Needless to say, it’s a life-long pursuit.

Functional Languages

Functional programming is a hot topic these days, one that I’ve become increasingly interested in over the last two years. One marker of its rising popularity is the publication of books on how to do FP in mainstream languages such as Python and Javascript.

While it seems worthwhile to adopt FP concepts and get their benefits wherever you can, these approaches inevitably run up against the fact that you need certain language features in order for FP to work smoothly in practice. In other words, there is functional programming as a paradigm, and there are functional languages, which provide crucial features that make the paradigm actually work effectively in the real world.

I’ve been gradually understanding this better while learning Scala. If, like myself, you’re a newcomer to functional languages, here are three prominent features that illustrate what I mean by things that a full-fledged functional language provides.

1) Lists: This data structure, implemented as a linked list, is a staple of functional languages. And since you use it everywhere, it’s important to understand its performance characteristics: appending to a list takes n time (where n is the size of the list) whereas prepending takes constant time; retrieving an element at index i takes i iterations over the nodes in the list; etc.

Coming from other languages, it might seem weird that the linked list (rather than the fixed-length array) plays such a prominent role, but the reason is that it’s great for iterative recursion: you process the “head” or first element of the list, and recursively call your function with the “tail” or the remaining elements in the list. A linked list makes this head/tail pattern very fast, because it avoids having to make a copy of the list on each recursive call: retrieving the list’s tail only requires advancing a memory pointer.

More broadly, because data is immutable in pure FP, a language needs persistent data structures so that when you manipulate those data structures, you avoid making unnecessary copies in memory. This isn’t a problem in the imperative paradigm, where mutating data is the norm.

2) Tail call optimization: Scala and other functional languages implement tail call optimization: if a function returns a recursive call to itself, it does not grow the call stack for each iteration. Since the result of the very last call will be the result of the first call in the recursive chain, it can safely circumvent the stack.

This is a crucial optimization. A problem with deep recursion is that you run the risk of overflowing the call stack. Without this language feature, deeply recursive code will crash.

3) Lazy evaluation: the ability to lazily evaluate functions allows you to do some very powerful things, such as create infinite data structures and invent custom control structures. A mechanism for lazy evaluation avoids having to jump through hoops to accomplish the same thing.

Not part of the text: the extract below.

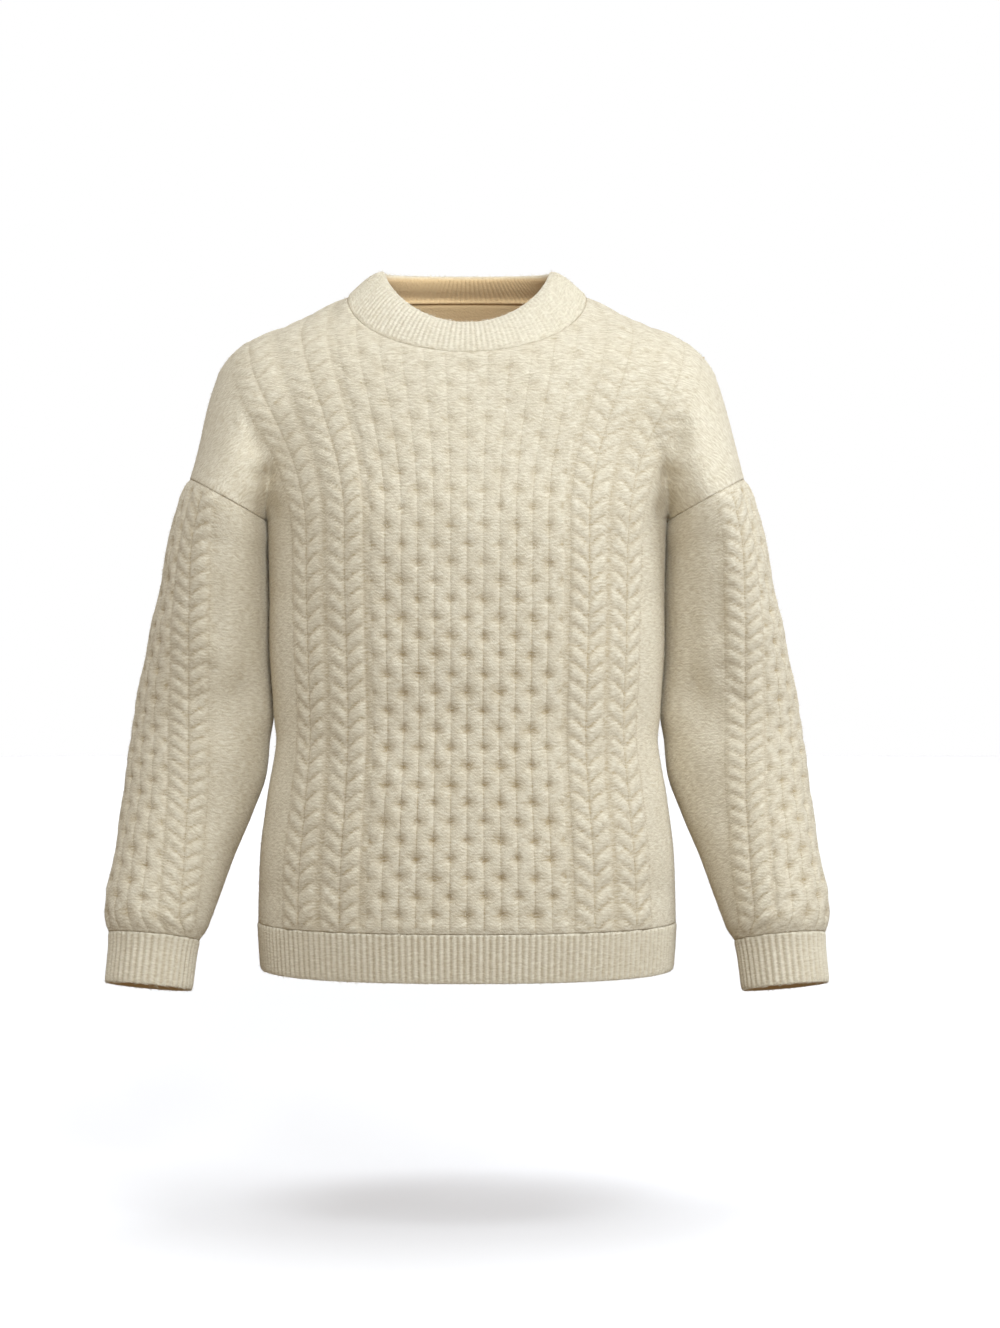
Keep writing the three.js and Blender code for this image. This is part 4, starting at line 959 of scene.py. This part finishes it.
def put_fuzz(name, outer, normal, count, seed, mirror=False):
    """Adds loose fibres over a wall and lets them ride with it."""
    look = bpy.context.scene.sweater_wool
    rng = np.random.default_rng(SEED + seed)
    made = add_fuzz(name, outer, normal, int(count * look.fuzz), rng, look.fibre / MM, mirror)
    dress(made, None, "fuzz")


# Settings

class SweaterWool(bpy.types.PropertyGroup):
    light: bpy.props.StringProperty(name="Wool", description="sRGB hex colour of the brushed wool", default="#ece4cf")
    shade: bpy.props.StringProperty(name="Uneven wool", description="sRGB hex colour of its darker patches", default="#e4dac2")
    # The colour between the stitches is painted shade; the random fibre flecks take it too
    fleck_and_shade: bpy.props.StringProperty(name="Between stitches", description="sRGB hex colour deep between the stitches", default="#a68f66")
    # The inside colour is painted warm bounce light that stands in for the light inside the sweater
    inside: bpy.props.StringProperty(name="Inside", description="sRGB hex colour of the unbrushed inside", default="#eccb98")
    relief: bpy.props.FloatProperty(name="Stitch relief", description="Height of the cables and honeycomb", default=1.0, min=0.2, max=1.6, subtype="FACTOR")
    fuzz: bpy.props.FloatProperty(name="Fuzz", description="Share of the loose fibres", default=1.0, min=0.05, max=2.0, subtype="FACTOR")
    fibre: bpy.props.FloatProperty(name="Fibre length", description="Length of a loose fibre", default=0.0035, min=0.001, max=0.008, unit="LENGTH")


class StudioLight(bpy.types.PropertyGroup):
    distance: bpy.props.FloatProperty(name="Camera distance", description="From the camera to the middle of the neck", default=2.3, min=1.0, max=6.0, unit="LENGTH")
    lens: bpy.props.FloatProperty(name="Focal length", description="Lens on a 36 mm sensor, in millimetres", default=62.3, min=20.0, max=200.0)
    floor: bpy.props.FloatProperty(name="Floor height", description="Height of the floor under the neck", default=-0.897, unit="LENGTH")
    sky: bpy.props.FloatProperty(name="Room light", description="Strength of the even light from all round", default=0.23, min=0.0, max=3.0)


# Operators

class SWEATER_OT_panels(bpy.types.Operator):
    """Knits the front and the back, with honeycomb, V cables and plain sides"""
    bl_idname = "sweater.panels"
    bl_label = "Front and back"

    def execute(self, context):
        relief = context.scene.sweater_wool.relief
        for name, side in (("front", -1), ("back", 1)):
            points, s, row, to_top, to_ring = panel_grid(side)
            normal = grid_normals(points, False) * -side
            high, deep = stitches(s, row, HONEY_EDGE, (INNER_CABLE, OUTER_CABLE))
            # The stitch relief and its painted shade are weaker towards the top of the panel
            flatter_near_top = 0.38 + 0.57 * smooth(to_top / 380)
            high, deep = high * flatter_near_top, deep * flatter_near_top
            low = row * ROW
            to_neck = np.where(np.abs(s) < CORNER_LINE + 1, to_top, 99)
            seam = np.minimum(np.minimum(low, to_neck), to_ring)
            fade = smooth(np.minimum(np.minimum(to_neck, to_ring), to_top) / 7) * (0.3 + 0.7 * smooth(low / 7))
            soft = wobble(points, 90, SEED) * 1.2
            x, z = np.abs(points[..., 0]), points[..., 2]
            beside = smooth((x - curve(TRUNK, "half", z) + 26) / 20) * (z < ARMPIT)
            swell = swelling(z) * beside
            form = soft * (1 - beside) * smooth(np.minimum(seam, to_top) / 16) + swell
            away = smooth(np.minimum(seam, to_top) / 26) * smooth(np.abs(points[..., 1]) / 40)
            points = points + normal * form[..., None]
            points[..., 1] += side * fold(x, z, PANEL_FOLDS) * away
            normal = grid_normals(points, False) * -side
            rise = high * relief * fade - 0.4 * bell(to_ring, 1.6) - 0.2 * bell(to_neck, 1.6)
            seam_normal = normal.copy()
            level = np.abs(points[..., 1]) < 1
            seam_normal[level, 1] = 0
            seam_normal[level & (seam_normal[..., 2] < 0) & (z > ARM_TOP)] *= -1
            seam_normal = unit(seam_normal)
            outer = points + normal * rise[..., None]
            inner = points - seam_normal * WALL
            # Painted shade lines along the armhole seam and, fainter, below the neckband
            deep = np.maximum(deep * fade, 0.35 * bell(to_ring, 1.4))
            deep = np.maximum(deep, 0.2 * bell(to_neck, 1.4))
            made = wall_mesh(name + "_knit", outer, inner, (s, row * ROW), deep, False)
            dress(made, name, "knit")
            put_fuzz(name + "_fuzz", outer, normal, 44000, 10 + side)
        return {"FINISHED"}


class SWEATER_OT_sleeves(bpy.types.Operator):
    """Knits the two sleeves, with honeycomb outside and a V cable in front and behind"""
    bl_idname = "sweater.sleeves"
    bl_label = "Sleeves"

    def execute(self, context):
        relief = context.scene.sweater_wool.relief
        points, s, row, to_top, period = sleeve_grid()
        normal = -grid_normals(points, True)
        high, deep = stitches(s, row, SLEEVE_HONEY * HONEY_PITCH, (SLEEVE_CABLE,))
        low = row * SLEEVE_ROW
        seam = np.minimum(low, to_top)
        fade = smooth(to_top / 7) * (0.3 + 0.7 * smooth(low / 7))
        soft = wobble(points, 70, SEED + 5) * 1.2
        arc = np.abs(np.where(s > period / 2, s - period, s))
        z = points[..., 2]
        beside = smooth((points[..., 0].min(axis=1, keepdims=True) + 26 - points[..., 0]) / 20)
        form = (soft + fold(arc, z, SLEEVE_FOLDS)) * (1 - beside) * smooth(seam / 16) + swelling(z) * beside
        points = points + normal * form[..., None]
        normal = -grid_normals(points, True)
        rise = 0.8 * high * relief * fade - 0.4 * bell(to_top, 1.6)
        outer = points + normal * rise[..., None]
        inner = points - normal * WALL
        # Painted shade along the armhole seam at the sleeve's top, and between the stitches
        deep = np.maximum(0.85 * deep * fade, 0.35 * bell(to_top, 1.4))
        u = np.concatenate((s, period), axis=1)
        v = np.concatenate((row, row[:, :1]), axis=1) * SLEEVE_ROW
        for name, mirror in (("sleeve_right", False), ("sleeve_left", True)):
            made = wall_mesh(name + "_knit", outer, inner, (u, v), deep, True, mirror)
            dress(made, name, "knit")
            put_fuzz(name + "_fuzz", outer, normal, 24000, 20 + mirror, mirror)
        return {"FINISHED"}


class SWEATER_OT_bands(bpy.types.Operator):
    """Knits the ribbed hem, cuffs and neckband"""
    bl_idname = "sweater.bands"
    bl_label = "Ribbed bands"

    def execute(self, context):
        radius = WALL / 2
        length = HEM_SEAM - SEAM_GAP / 2 - HEM_EDGE
        self.band("hem_rib", HEM_RIBS, 6, rib_stops(length, radius, 23), length, 2,
                  lambda turn, down: hem_form(turn, HEM_SEAM - SEAM_GAP / 2 - down), radius, 900)
        down = rib_stops(CUFF_LENGTH, radius, 23)
        for name, mirror in (("cuff_right", False), ("cuff_left", True)):
            self.band(name, CUFF_RIBS, 6, down, CUFF_LENGTH, 2, cuff_form, radius, 255, mirror)
        self.neckband(radius)
        return {"FINISHED"}

    def band(self, name, ribs, fine, down, length, high, form, radius, around, mirror=False):
        count = ribs * fine
        turn = np.arange(count)[None, :] / count + 0 * down[:, None]
        away = down[:, None] + 0 * turn
        p, normal = form(turn, away)
        wave, channel = rib_wave(turn, ribs)
        lip = rim_round(length - away, radius, radius)
        start = smooth((away + 0.6) / 3.4)
        lift = SEAM_LIFT * (1 - start) * smooth((LIFT_EDGE[name == "hem_rib"] - np.abs(p[..., 0])) / 8)
        rise = (wave - 0.45) * high * start * smooth((length - away) / 4) + lift
        outer = (p + normal * (rise - lip)[..., None])[::-1]
        inner = (p - normal * (WALL - lip)[..., None])[::-1]
        # Painted shade in the channels between the ribs, fading out towards the seam
        deep = (channel * 0.4 * smooth(away / 3))[::-1]
        u = np.concatenate((turn, np.ones((len(down), 1))), axis=1) * around
        v = np.concatenate((away, away[:, :1]), axis=1)
        made = wall_mesh(name + "_knit", outer, inner, (u[::-1], v[::-1]), deep, True, mirror, (0, 1, 2))
        dress(made, name, "rib")
        share = 10000 if name == "hem_rib" else 2600
        put_fuzz(name + "_fuzz", outer, normal[::-1], share, len(name), mirror)

    def neckband(self, radius):
        count = NECK_RIBS * 6
        up = np.concatenate((np.linspace(0, 0.16, 9)[:-1], np.linspace(0.16, 0.87, 14), RIM_STOPS))
        turn = np.arange(count)[None, :] / count + 0 * up[:, None]
        share = up[:, None] + 0 * turn
        p, normal = band_form(turn, share)
        wide = 38.0
        wave, channel = rib_wave(turn, NECK_RIBS)
        outer_lip, inner_lip = (rim_round((1 - share) * wide, RIM_THICK / 2, reach) for reach in RIM_REACH)
        seam = share * wide
        ribs = wave * smooth(seam / 4) * smooth((1 - share) * wide / 4)
        rise = 0.8 * ribs - 0.3 * bell(seam, 1.4)
        thick = WALL + (RIM_THICK - WALL) * smooth(share * 1.5)
        roll = 2.4 * bell(seam - 2.6, 2.4)
        outer = p + normal * (rise - outer_lip)[..., None]
        inner = p - normal * (thick + 1.4 * ribs + roll - inner_lip)[..., None]
        # Painted shade, faint in the rib channels and stronger along the neck seam
        deep = np.maximum(channel * 0.1, 0.35 * bell(seam, 1.4))
        u = np.concatenate((turn, np.ones((len(up), 1))), axis=1) * 560
        v = np.concatenate((seam, seam[:, :1]), axis=1)
        made = wall_mesh("neckband_knit", outer, inner, (u, v), deep, True, False, (-1, -2, -3))
        dress(made, "neckband", "rib")
        put_fuzz("neckband_fuzz", outer, normal, 8000, 40)


class SWEATER_OT_stage(bpy.types.Operator):
    """Lays the pale floor and sets the studio light and the camera"""
    bl_idname = "sweater.stage"
    bl_label = "Stage"

    def execute(self, context):
        scene = context.scene
        studio = scene.sweater_studio
        bpy.ops.mesh.primitive_plane_add(size=14, location=(0, 4, studio.floor))
        floor = context.object
        floor.name = "floor"
        floor.data.materials.append(plain_material("pale_studio_floor", "#e0dcd8", 1.0))
        floor.visible_diffuse = False
        world = bpy.data.worlds.new("pale_room")
        scene.world = world
        world.use_nodes = True
        tree = world.node_tree
        tree.nodes.clear()
        ray = add_node(tree, "ShaderNodeLightPath")
        room = add_node(tree, "ShaderNodeBackground", None, {"Color": to_linear("#ffe6c4"), "Strength": studio.sky})
        seen = add_node(tree, "ShaderNodeBackground", None, {"Color": to_linear("#ffffff"), "Strength": 1.0})
        both = add_node(tree, "ShaderNodeMixShader", None, None, {
            0: (ray, "Is Camera Ray"), 1: (room, "Background"), 2: (seen, "Background")})
        add_node(tree, "ShaderNodeOutputWorld", None, None, {"Surface": (both, 0)})
        self.lamp("overhead_light", "SUN", (0, 0, 3), (0, 0, 0), 0.5)
        self.lamp("right_light", "AREA", (1.8, -0.9, 0.85), (0, 0, -0.3), 34, 1.1)
        self.lamp("left_light", "AREA", (-1.95, -0.6, 0.75), (0, 0, -0.3), 10, 1.1)
        self.lamp("front_light", "AREA", (0.3, -2.6, 0.85), (0, 0, -0.35), 57, 1.1)
        self.lamp("floor_light", "AREA", (0, 7, 2.2), (0, 7, 0), 270, 9)
        # Lights the floor alone, so that the sweater's soft shadow falls on it
        shadow_light = self.lamp("shadow_light", "SUN", (0.28, 0.85, 3), (0, 0, 0), 2.5)
        lit = bpy.data.collections.new("lit_floor")
        lit.objects.link(floor)
        shadow_light.light_linking.receiver_collection = lit
        camera = bpy.data.objects.new("camera", bpy.data.cameras.new("camera"))
        scene.collection.objects.link(camera)
        camera.location = (0, -studio.distance, -0.366)
        camera.rotation_euler = (math.radians(90), 0, 0)
        camera.data.lens = studio.lens
        camera.data.sensor_width = 36
        camera.data.shift_x = 33 / 1328
        scene.camera = camera
        scene.view_settings.view_transform = "Standard"
        return {"FINISHED"}

    def lamp(self, name, kind, place, aim, power, size=0):
        light = bpy.data.lights.new(name, kind)
        light.energy = power
        light.color = to_linear("#e9f3ff")[:3]
        if kind == "SUN":
            light.angle = math.radians(48)
        else:
            light.shape = "SQUARE"
            light.size = size
        made = bpy.data.objects.new(name, light)
        bpy.context.scene.collection.objects.link(made)
        made.location = place
        made.rotation_euler = (Vector(aim) - Vector(place)).to_track_quat("-Z", "Y").to_euler()
        return made


class SWEATER_PT_panel(bpy.types.Panel):
    bl_label = "Sweater"
    bl_space_type = "VIEW_3D"
    bl_region_type = "UI"
    bl_category = "Sweater"

    def draw(self, context):
        column = self.layout.column()
        for group in (context.scene.sweater_wool, context.scene.sweater_studio):
            for key in group.__annotations__:
                column.prop(group, key)
        for operator in STEPS:
            column.operator(operator.bl_idname)


STEPS = (SWEATER_OT_panels, SWEATER_OT_sleeves, SWEATER_OT_bands, SWEATER_OT_stage)
GROUPS = (SweaterWool, StudioLight)


def register():
    for made in (*GROUPS, *STEPS, SWEATER_PT_panel):
        bpy.utils.register_class(made)
    bpy.types.Scene.sweater_wool = bpy.props.PointerProperty(type=SweaterWool)
    bpy.types.Scene.sweater_studio = bpy.props.PointerProperty(type=StudioLight)


def unregister():
    del bpy.types.Scene.sweater_wool
    del bpy.types.Scene.sweater_studio
    for made in reversed((*GROUPS, *STEPS, SWEATER_PT_panel)):
        bpy.utils.unregister_class(made)


def main():
    register()
    bpy.ops.object.select_all(action="DESELECT")
    bpy.ops.sweater.panels()
    bpy.ops.sweater.sleeves()
    bpy.ops.sweater.bands()
    bpy.ops.sweater.stage()


if __name__ == "__main__":
    main()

If you look through Functional Python Programming (which is a very good book), it addresses the fact that Python lacks the above features, and offers some options for simulating them or working around them somehow. To newcomers, such discussions and tricks can be a little confusing, because it’s hard to grasp why the lack of these features is a shortcoming in the first place.

This is why I think it’s best for people new to FP to approach learning Scala as a functional language. When I initially tried to learn it through resources and books that aimed to cover the language and API comprehensively, it was simply bewildering. But learning Scala through the lens of FP concepts and the features needed to support those concepts makes it much easier to understand why many of the seemingly odd constructs and idioms exist.

(As a footnote, this is exactly the approach taken by Martin Odersky’s Coursera course, “Functional Programming Principles in Scala”. I’m nearly done going through the lectures, and I think it’s a much better resource than any book I’ve perused.)